Assassination of Moscow’s envoy not to harm Turkey-Russia relations: Analyst

Press TV- The assassination of Russia’s ambassador to Turkey Andrey Karlov came at a sensitive juncture and right at a time when the two countries are cooperating over the Syrian crisis. There have been questions as to whether the incident could potentially derail the relations between Moscow and Ankara.

In an interview with Press TV, journalist and political commentator Fred Weir said that the assassination of the Russian envoy to Turkey would probably strengthen the two governments’ determination to go ahead with the Syria peace plan.

“Of course this is a shock in Moscow. Here people are dumbfounded by it… But in this case, I think there is a happier scenario,” the analyst said, adding, “This terrible tragedy might speed up the process [which] is already underway, not just the Turkish-Russian rapprochement, but efforts to find a way to peace in Syria that wouldn’t involve the United States and its allies.”

He called the cooperation between Russia and Turkey as a prelude to sustainable peace in Syria, adding that such terrorist measures are designed to dissuade the two countries from normalizing their relations which soured following last year’s shooting down of a Russian jet by Turkey over Syria.

“I don’t think Turkey has made a U-turn. They still say that Assad must go. This is their position,” Weir underlined. “But Turkey does sponsor quite a large part of the rebel forces simply in the northwest of Syria. It is perfectly possible that they can bring their chips to the table to sit down with Russia and Iran and work something out.”
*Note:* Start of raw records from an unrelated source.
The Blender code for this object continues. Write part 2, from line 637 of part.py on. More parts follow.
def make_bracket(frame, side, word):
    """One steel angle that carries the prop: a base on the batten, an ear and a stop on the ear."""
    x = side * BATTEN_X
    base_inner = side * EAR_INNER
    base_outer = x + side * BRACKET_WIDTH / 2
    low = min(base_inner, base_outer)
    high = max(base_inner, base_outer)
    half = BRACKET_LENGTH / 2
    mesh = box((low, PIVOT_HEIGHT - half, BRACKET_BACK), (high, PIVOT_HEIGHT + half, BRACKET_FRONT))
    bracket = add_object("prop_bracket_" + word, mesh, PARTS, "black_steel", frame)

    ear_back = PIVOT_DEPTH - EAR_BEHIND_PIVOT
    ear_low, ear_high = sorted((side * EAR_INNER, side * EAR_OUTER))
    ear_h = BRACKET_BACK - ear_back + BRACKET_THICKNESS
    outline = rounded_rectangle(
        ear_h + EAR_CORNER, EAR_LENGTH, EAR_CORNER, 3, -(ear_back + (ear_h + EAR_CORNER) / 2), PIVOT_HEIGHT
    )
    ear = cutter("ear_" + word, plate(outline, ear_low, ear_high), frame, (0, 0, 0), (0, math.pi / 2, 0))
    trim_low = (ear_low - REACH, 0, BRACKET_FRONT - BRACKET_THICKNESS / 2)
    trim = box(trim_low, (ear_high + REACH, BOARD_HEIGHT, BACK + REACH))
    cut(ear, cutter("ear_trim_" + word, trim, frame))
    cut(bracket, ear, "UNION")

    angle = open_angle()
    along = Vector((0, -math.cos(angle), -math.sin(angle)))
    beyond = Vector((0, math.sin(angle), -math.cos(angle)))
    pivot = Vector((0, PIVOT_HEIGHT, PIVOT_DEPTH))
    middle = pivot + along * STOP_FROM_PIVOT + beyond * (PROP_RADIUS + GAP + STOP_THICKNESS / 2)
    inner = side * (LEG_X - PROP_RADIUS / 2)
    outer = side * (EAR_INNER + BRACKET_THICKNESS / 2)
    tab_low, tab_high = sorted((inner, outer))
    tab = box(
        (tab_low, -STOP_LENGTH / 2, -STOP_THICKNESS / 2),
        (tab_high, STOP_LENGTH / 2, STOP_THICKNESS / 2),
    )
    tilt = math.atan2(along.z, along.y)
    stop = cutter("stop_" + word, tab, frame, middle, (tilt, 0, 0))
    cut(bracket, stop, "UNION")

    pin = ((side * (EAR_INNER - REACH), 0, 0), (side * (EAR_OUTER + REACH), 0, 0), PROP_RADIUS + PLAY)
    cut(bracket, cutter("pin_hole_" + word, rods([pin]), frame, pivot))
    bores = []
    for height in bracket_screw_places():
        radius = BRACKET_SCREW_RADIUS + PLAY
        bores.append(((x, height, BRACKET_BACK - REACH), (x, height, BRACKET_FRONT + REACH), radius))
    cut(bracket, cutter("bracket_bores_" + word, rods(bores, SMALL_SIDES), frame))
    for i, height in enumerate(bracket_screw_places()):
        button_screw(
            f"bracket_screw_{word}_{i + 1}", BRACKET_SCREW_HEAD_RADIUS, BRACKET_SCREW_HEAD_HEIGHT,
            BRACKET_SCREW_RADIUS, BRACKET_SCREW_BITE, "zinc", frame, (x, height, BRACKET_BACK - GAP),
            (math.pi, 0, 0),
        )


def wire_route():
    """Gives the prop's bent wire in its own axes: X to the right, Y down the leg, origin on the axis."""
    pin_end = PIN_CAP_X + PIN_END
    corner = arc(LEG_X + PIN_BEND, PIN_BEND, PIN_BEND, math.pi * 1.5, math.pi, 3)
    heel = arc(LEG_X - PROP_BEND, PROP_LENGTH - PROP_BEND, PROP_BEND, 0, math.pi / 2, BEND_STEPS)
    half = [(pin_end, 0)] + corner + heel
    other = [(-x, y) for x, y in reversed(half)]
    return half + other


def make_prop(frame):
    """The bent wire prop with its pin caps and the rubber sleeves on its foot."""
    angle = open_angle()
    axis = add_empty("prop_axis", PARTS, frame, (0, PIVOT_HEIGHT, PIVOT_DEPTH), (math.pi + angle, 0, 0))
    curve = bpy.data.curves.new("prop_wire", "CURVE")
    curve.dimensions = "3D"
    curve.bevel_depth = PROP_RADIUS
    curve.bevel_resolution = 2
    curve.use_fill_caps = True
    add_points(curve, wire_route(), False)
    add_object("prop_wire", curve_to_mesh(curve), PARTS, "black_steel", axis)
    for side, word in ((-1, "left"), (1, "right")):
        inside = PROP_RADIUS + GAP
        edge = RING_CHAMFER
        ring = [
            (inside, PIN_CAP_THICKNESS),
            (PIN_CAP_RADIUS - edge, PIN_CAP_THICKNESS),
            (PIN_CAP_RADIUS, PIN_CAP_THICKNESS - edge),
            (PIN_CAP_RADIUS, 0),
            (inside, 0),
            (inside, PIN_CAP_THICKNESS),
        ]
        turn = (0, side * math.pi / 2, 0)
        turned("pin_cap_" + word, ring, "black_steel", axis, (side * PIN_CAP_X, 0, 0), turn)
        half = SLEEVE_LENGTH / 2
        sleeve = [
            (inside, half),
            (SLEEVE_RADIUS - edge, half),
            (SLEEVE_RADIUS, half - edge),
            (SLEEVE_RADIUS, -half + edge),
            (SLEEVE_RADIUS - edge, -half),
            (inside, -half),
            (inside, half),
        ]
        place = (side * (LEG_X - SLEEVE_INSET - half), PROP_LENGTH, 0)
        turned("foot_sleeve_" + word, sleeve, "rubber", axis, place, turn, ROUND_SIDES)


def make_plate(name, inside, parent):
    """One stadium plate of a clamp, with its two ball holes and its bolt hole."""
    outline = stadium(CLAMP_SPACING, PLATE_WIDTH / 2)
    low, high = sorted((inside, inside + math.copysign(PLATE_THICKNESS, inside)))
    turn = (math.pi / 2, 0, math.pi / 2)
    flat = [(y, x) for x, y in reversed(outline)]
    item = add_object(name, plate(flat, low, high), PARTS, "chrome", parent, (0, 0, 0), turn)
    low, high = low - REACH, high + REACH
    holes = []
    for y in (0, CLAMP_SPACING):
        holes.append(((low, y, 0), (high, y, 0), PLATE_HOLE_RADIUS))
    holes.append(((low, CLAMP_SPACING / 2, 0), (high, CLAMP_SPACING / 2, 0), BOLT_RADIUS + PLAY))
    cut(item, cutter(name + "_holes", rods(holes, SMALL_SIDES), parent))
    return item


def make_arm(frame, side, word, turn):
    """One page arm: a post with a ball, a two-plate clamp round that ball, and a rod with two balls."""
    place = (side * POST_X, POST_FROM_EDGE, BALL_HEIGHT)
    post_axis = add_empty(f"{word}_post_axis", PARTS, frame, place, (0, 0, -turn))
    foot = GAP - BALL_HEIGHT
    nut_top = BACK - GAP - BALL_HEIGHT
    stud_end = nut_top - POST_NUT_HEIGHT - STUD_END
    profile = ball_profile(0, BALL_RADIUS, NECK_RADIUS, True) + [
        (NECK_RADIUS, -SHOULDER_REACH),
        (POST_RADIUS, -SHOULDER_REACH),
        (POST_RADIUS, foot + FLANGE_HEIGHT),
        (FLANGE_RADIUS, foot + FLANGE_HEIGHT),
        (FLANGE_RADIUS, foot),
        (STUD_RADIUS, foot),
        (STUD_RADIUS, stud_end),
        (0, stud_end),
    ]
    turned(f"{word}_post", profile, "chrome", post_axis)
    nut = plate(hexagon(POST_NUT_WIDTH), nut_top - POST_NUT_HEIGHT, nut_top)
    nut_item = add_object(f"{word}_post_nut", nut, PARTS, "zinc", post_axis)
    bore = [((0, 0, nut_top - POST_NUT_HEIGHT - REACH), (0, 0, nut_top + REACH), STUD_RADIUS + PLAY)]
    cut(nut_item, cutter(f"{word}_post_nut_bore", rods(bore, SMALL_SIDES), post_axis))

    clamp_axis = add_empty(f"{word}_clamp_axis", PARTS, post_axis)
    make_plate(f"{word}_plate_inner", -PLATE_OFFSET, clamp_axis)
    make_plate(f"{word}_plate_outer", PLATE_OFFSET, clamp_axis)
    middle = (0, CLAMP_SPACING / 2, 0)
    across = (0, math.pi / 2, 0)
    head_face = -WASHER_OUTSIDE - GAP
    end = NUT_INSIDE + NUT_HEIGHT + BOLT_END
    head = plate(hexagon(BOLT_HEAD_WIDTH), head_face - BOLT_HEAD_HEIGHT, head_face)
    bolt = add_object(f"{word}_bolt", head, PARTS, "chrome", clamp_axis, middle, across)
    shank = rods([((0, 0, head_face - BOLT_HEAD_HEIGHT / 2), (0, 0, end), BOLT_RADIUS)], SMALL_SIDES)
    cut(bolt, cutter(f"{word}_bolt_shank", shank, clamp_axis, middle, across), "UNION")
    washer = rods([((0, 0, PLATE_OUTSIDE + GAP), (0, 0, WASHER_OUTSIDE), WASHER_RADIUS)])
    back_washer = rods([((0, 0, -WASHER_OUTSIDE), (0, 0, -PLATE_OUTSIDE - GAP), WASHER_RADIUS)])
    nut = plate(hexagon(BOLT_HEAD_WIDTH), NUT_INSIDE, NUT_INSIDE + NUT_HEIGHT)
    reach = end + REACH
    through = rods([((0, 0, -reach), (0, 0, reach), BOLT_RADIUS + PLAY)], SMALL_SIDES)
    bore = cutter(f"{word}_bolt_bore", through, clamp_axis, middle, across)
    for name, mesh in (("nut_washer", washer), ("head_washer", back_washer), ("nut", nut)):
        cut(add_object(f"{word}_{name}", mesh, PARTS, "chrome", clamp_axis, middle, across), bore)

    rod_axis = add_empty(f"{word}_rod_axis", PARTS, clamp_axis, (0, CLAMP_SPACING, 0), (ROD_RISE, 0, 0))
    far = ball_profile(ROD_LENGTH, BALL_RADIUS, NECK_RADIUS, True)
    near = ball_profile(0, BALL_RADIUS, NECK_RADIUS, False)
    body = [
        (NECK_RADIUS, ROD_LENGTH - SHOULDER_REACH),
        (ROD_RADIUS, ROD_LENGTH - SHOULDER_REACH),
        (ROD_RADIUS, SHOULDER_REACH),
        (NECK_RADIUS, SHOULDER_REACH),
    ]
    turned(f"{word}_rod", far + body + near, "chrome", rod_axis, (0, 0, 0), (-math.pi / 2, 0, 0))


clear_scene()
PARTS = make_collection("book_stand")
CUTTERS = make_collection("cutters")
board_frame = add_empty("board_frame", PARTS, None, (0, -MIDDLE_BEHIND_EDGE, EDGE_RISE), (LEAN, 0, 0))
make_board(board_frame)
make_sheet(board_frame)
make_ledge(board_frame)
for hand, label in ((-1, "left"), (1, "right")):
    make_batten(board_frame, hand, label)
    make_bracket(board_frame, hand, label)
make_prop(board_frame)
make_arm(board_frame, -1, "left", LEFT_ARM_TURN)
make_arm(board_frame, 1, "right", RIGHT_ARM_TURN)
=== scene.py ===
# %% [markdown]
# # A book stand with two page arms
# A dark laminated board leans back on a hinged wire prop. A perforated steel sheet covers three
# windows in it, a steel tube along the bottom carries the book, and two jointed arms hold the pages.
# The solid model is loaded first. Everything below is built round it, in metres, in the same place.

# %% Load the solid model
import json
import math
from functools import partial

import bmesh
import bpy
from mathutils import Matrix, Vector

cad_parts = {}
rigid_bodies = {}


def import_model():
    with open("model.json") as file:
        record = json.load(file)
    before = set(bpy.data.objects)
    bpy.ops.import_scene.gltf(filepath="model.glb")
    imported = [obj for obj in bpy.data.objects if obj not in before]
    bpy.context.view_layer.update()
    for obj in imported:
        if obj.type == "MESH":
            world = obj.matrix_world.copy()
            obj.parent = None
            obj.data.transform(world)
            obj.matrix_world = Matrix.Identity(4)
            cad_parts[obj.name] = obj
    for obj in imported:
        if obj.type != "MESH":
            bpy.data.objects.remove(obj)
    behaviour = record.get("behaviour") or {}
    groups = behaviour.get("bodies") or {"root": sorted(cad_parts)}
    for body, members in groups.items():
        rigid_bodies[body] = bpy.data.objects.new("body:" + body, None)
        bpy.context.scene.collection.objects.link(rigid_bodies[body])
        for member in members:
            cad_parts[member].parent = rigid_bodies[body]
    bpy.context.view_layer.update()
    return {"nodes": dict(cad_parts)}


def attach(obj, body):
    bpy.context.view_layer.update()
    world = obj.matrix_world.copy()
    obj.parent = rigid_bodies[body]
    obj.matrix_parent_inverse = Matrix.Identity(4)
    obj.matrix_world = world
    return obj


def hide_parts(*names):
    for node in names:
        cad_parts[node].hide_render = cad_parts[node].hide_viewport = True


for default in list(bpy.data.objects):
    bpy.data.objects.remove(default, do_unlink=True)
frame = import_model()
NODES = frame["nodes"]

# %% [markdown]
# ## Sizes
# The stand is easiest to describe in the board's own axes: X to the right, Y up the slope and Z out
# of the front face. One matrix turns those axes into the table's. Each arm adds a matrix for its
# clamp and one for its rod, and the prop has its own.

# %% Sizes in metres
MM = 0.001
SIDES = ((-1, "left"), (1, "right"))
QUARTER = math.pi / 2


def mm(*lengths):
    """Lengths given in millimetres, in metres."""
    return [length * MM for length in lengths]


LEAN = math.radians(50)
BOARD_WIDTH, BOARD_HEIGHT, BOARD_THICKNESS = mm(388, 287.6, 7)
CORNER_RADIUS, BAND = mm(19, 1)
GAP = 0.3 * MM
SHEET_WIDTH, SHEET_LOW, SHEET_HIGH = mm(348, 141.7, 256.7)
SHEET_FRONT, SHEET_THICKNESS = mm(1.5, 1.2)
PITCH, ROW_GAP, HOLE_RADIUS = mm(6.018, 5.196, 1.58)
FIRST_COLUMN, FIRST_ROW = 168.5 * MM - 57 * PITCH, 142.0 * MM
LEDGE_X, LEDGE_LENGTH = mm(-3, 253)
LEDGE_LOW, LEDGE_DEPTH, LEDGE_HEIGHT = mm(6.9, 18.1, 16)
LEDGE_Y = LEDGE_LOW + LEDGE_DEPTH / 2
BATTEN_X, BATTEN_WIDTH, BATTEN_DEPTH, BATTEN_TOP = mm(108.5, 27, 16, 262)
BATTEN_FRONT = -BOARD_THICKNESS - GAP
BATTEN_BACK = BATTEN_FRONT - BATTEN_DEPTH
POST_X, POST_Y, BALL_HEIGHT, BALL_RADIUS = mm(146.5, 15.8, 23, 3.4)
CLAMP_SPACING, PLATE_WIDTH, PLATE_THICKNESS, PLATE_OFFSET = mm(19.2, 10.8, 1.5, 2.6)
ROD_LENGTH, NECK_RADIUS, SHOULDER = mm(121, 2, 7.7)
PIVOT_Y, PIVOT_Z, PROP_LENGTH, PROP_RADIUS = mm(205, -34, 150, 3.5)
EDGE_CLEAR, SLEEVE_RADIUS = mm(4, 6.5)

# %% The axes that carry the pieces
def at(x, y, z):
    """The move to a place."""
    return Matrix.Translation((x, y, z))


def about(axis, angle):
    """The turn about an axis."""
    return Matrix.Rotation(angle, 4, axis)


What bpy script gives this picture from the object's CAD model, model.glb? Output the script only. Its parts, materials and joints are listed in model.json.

“This is the hope that has [been] raised in recent days. Certainly, the fall of Aleppo has changed the whole equation there and it is time for some deal-making to take place. And it is perfectly possible that the assassination of the Russian ambassador, who was actually heavily involved in most discussions, might have been aimed at trying to derail that as both Erdogan and Putin have said,” he concluded.

Russia and Turkey have been parties to a ceasefire agreement in Aleppo, the Syrian city that has seen the purge of militants by government forces over the past few weeks. The truce, which has seen periodic halts, is meant to evacuate tens of thousands of trapped civilians as well as militants who have agreed to stop fighting and be transferred to other parts of the Syrian territory.